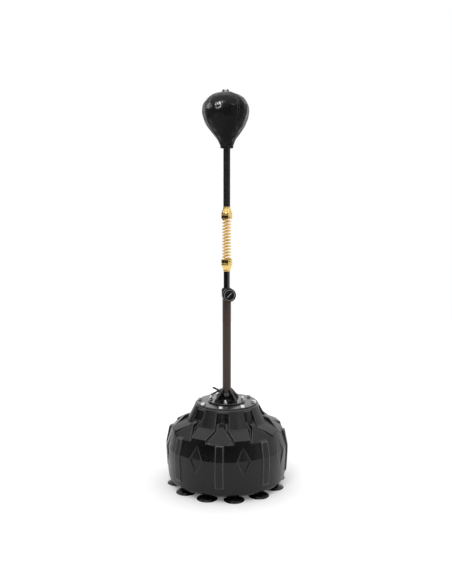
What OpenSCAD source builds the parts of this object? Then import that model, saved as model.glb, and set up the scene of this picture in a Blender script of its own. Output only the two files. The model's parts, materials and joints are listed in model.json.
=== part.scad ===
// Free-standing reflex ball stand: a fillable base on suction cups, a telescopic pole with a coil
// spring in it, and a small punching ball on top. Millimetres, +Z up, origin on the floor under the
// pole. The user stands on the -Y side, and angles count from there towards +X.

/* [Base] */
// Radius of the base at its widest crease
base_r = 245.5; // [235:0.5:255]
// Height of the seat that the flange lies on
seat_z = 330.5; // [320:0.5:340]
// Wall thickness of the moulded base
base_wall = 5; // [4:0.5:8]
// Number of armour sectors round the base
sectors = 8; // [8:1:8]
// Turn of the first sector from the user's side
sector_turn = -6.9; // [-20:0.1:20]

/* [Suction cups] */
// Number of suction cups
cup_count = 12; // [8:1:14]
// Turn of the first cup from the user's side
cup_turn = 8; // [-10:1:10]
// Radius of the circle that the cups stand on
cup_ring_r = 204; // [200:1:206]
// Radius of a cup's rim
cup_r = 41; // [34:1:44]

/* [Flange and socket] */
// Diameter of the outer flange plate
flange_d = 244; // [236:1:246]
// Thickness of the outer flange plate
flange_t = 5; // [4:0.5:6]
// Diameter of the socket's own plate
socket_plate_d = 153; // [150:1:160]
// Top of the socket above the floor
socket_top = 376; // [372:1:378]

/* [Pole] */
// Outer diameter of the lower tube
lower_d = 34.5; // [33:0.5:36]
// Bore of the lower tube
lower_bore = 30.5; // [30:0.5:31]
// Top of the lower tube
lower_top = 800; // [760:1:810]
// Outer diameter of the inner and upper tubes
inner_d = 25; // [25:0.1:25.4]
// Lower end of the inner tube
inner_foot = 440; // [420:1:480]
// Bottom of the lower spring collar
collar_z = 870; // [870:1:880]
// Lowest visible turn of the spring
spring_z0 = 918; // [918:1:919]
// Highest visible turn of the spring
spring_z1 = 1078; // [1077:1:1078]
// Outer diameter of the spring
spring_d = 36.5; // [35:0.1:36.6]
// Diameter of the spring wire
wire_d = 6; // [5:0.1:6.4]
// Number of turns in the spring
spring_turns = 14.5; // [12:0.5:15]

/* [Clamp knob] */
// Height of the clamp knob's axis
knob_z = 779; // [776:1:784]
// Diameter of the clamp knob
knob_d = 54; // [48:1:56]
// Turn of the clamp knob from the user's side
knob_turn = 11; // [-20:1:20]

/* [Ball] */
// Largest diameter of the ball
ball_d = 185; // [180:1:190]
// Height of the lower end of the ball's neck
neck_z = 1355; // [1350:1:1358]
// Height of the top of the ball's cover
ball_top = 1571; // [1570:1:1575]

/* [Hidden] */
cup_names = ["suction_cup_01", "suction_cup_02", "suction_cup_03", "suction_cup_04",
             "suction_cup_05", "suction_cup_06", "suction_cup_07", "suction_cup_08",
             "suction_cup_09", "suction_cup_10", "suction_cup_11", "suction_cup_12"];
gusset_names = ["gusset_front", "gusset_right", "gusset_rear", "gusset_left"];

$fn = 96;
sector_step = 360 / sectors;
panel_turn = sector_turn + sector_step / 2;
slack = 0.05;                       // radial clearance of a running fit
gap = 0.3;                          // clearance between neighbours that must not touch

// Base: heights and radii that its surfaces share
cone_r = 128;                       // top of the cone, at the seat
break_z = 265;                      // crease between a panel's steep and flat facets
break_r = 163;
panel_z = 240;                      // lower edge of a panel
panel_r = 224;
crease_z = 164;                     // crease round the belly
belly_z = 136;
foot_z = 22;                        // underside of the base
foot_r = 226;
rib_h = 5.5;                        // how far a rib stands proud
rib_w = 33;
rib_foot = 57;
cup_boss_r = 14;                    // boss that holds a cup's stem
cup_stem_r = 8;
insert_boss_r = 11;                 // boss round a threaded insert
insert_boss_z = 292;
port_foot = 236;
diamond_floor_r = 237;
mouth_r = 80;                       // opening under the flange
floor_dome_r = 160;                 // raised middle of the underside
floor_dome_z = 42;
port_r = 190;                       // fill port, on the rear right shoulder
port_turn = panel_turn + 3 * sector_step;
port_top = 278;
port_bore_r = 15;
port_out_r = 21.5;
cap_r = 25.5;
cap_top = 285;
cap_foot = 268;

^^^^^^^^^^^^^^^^

INSTRUCTIONS TO FOLLOW: Begin with the first line of the data above and, please, print each line exactly until you have printed the line containing "socket_top = 376; // [372:1:378]"; print nothing else.

WRITTEN REPLY:
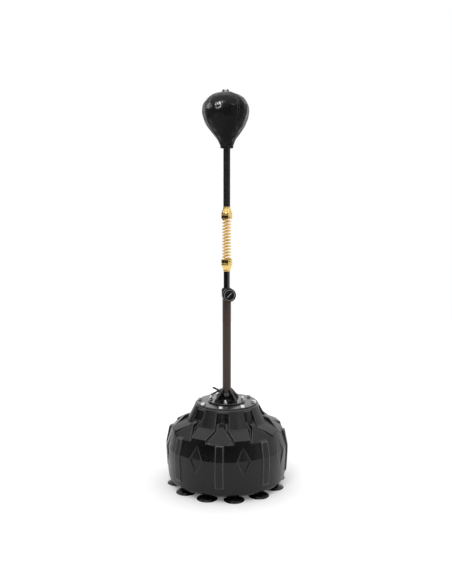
What OpenSCAD source builds the parts of this object? Then import that model, saved as model.glb, and set up the scene of this picture in a Blender script of its own. Output only the two files. The model's parts, materials and joints are listed in model.json.
=== part.scad ===
// Free-standing reflex ball stand: a fillable base on suction cups, a telescopic pole with a coil
// spring in it, and a small punching ball on top. Millimetres, +Z up, origin on the floor under the
// pole. The user stands on the -Y side, and angles count from there towards +X.

/* [Base] */
// Radius of the base at its widest crease
base_r = 245.5; // [235:0.5:255]
// Height of the seat that the flange lies on
seat_z = 330.5; // [320:0.5:340]
// Wall thickness of the moulded base
base_wall = 5; // [4:0.5:8]
// Number of armour sectors round the base
sectors = 8; // [8:1:8]
// Turn of the first sector from the user's side
sector_turn = -6.9; // [-20:0.1:20]

/* [Suction cups] */
// Number of suction cups
cup_count = 12; // [8:1:14]
// Turn of the first cup from the user's side
cup_turn = 8; // [-10:1:10]
// Radius of the circle that the cups stand on
cup_ring_r = 204; // [200:1:206]
// Radius of a cup's rim
cup_r = 41; // [34:1:44]

/* [Flange and socket] */
// Diameter of the outer flange plate
flange_d = 244; // [236:1:246]
// Thickness of the outer flange plate
flange_t = 5; // [4:0.5:6]
// Diameter of the socket's own plate
socket_plate_d = 153; // [150:1:160]
// Top of the socket above the floor
socket_top = 376; // [372:1:378]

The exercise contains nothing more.